La période de retour du risque de défaillance  d’un aménagement hydrologique : une variable à risque ?

Concepts de base

Soit X une variable aléatoire pouvant prendre, suivant un processus temporel (ou chronologique) d’apparition, une valeur x sur son domaine de variation {xm ;xM}. Soit Dx la probabilité de dépassement d’une valeur x particulière, probabilité résultant, théoriquement, de la « fonction de distribution » des probabilités de X. La période de retour T de la variable X répond à :

Prob [X ≥ x] = Dx et T = 1/Dx (eq.1)

T est la durée « moyenne » séparant deux réalisations successives de X ≥ x dans le processus aléatoire d’apparition dans le temps de la variable X. Elle s’exprime, ainsi, en unités de temps correspondant à la distance temporelle moyenne entre deux apparitions de la variable X au cours du processus temporel. Pour illustrer le propos, imaginons une durée d’observation de N années au cours desquelles on a observé n réalisations telles que X ≥ x (n pouvant être > ou < à N) on obtiendrait T, par exemple en années, unité usuelle de comptabilité du temps, en multipliant 1/Dx par N/n.

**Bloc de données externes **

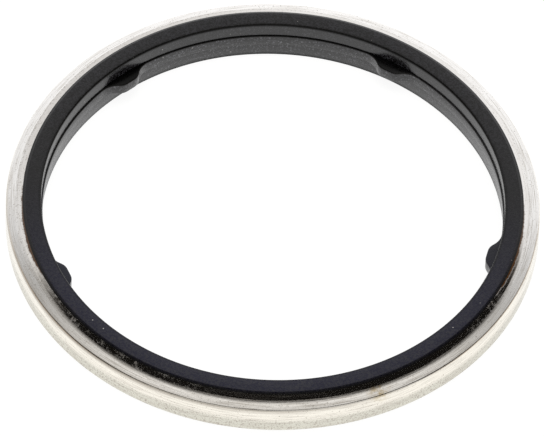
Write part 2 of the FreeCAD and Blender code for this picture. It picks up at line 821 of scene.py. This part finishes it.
@dataclass(frozen=True)
class MouldedNitrile:
    """Black nitrile rubber as it leaves a compression mould.

    The eye sees a deep black with a soft grey sheen, slightly uneven, with a greyer, coarser
    grain on the inner walls and a few pale specks of dust. The near side's bluish tint and the
    near ledge's grey are painted sheen; the black corners, groove and far ledge are painted
    shade. Zones are in millimetres, and those of a pattern are its levels.
    """

    # Colours
    # rubber is the near side's black with a painted bluish sheen; far_rubber is the plain black
    rubber: str = "#0C0B23"
    far_rubber: str = "#0D0B0C"
    bloom: str = "#2A292E"
    wall_bloom: str = "#75757A"
    shaded: str = "#020202"
    # painted shade in the groove beside the metal
    groove: str = "#0C0B0D"
    # painted sheen on the near ledge and lug tops; the far ones take the painted shade
    near_lug_sheen: str = "#2C2D35"
    dust: str = "#A9A6A1"

    # Gloss, by the skin's index of refraction
    # the lower ledge, groove and corner glosses belong to their painted light and shade
    face_gloss: float = 1.5
    wall_gloss: float = 1.59
    ledge_gloss: float = 1.3
    groove_gloss: float = 1.38
    corner_gloss: float = 1.25
    roughness: Span = (0.20, 0.36)
    uneven_gloss: Span = (0.3, 0.7)

    # Patterns
    grain: float = 0.19         # coarser than the real grain, which a picture can't show
    grain_detail: float = 3.0
    grain_depth: float = 0.010
    blotch: float = 0.9
    bloom_grain: Span = (0.4, 0.6)
    bloom_sides: Span = (-6.0, 18.0)
    far_side: Span = (-14.0, 4.0)
    streak_length: float = 1.3
    streak_width: float = 0.11
    wall_streaks: Span = (0.30, 0.65)
    wall_grain: Span = (0.52, 0.66)
    lip_bloom: float = 0.3
    dust_spacing: float = 0.9
    dust_size: float = 0.075
    dust_core: float = 0.6      # the share of a speck that is fully pale
    dusty_cells: Span = (0.66, 0.86)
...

Périodes de retour théorique et empirique

Si le « jeu » de probabilité à l’origine de la variable X est connu (fonction densité de probabilité f(x) et processus d’apparition temporel) alors la période de retour peut se déduire théoriquement de l’équation 1 ci-dessus. Pour les variables « naturelles » supposées aléatoires, comme de nombreuses variables hydrologiques (pluies, débits, neige, vent etc…), le jeu de probabilité supposé à l’origine de ces variables est quasiment inconnu. Le caractère aléatoire masque en fait notre incapacité plus ou moins totale à inscrire l’apparition de ces variables dans des processus déterministes (de causes à effet). Le traitement probabiliste de ces variables ne peut donc se faire que par l’évaluation de leurs probabilités d’occurrence, ou de leurs périodes de retour, et relève de l’estimation statistique qui doit satisfaire à la théorie de l’inférence statistique, c’est-à-dire à la théorie de l’échantillonnage. Cette théorie comporte un certain nombre de règles de base auxquelles doit satisfaire la prise d’échantillons, notamment, par exemple :

– la stationnarité (invariance) du (ou des) processus de génération des variables (pas de « changement climatique » par exemple durant l’échantillonnage, pas de modifications de l’occupation des sols (urbanisation, déforestations, etc.) d’une unité hydrologique pendant l’échantillonnage, etc.).
– la stationnarité du mode de prise d’échantillons et du mode de mesure des variables (pas de changement des sites et des dispositifs de mesure durant l’échantillonnage).
– l’indépendance stochastique de deux valeurs successives de la série chronologique d’observation (ce qui n’est pas le cas par exemple des hauteurs de pluies successives sur une durée dt inférieure à 12 à 24 h (phénomène de « persistance »)).L’approche empirique conduit alors à une estimation de la période de retour T soit :Tes = Tv + ε(T) (eq.2) dans laquelle Tes est la valeur estimée à partir de l’échantillonnage, Tv la vraie valeur de T et ε(T) un résidu aléatoire dont la distribution est généralement inconnue dans la mesure où la distribution de la variable X est également inconnue. L’estimation de l’équation 2 tend vers la vraie valeur T lorsque la taille de l’échantillon tend vers l’infini (loi des grands nombres).La durée des séries d’observation des variables hydrologiques étant nécessairement limitée (rarement supérieure à la centaine d’années en général), l’estimation de la période de retour d’une valeur particulière de ces variables sera, en général, d’autant moins précise que cette valeur sera plus rarement atteinte ou dépassée dans la série des observations. Ceci est d’autant plus vrai qu’il n’est pas toujours facile de s’assurer de la stationnarité du mode d’échantillonnage sur des durées longues au cours desquelles les appareils, les modes opératoires, les sites de mesure, ont pu connaître diverses modifications (station de jaugeage d’un cours d’eau modifiée par des crues successives, environnement d’un pluviomètre ou pluviographe modifié par des constructions ou la poussée de la végétation, modification des appareils de mesure ou des méthodes de jaugeage, etc…)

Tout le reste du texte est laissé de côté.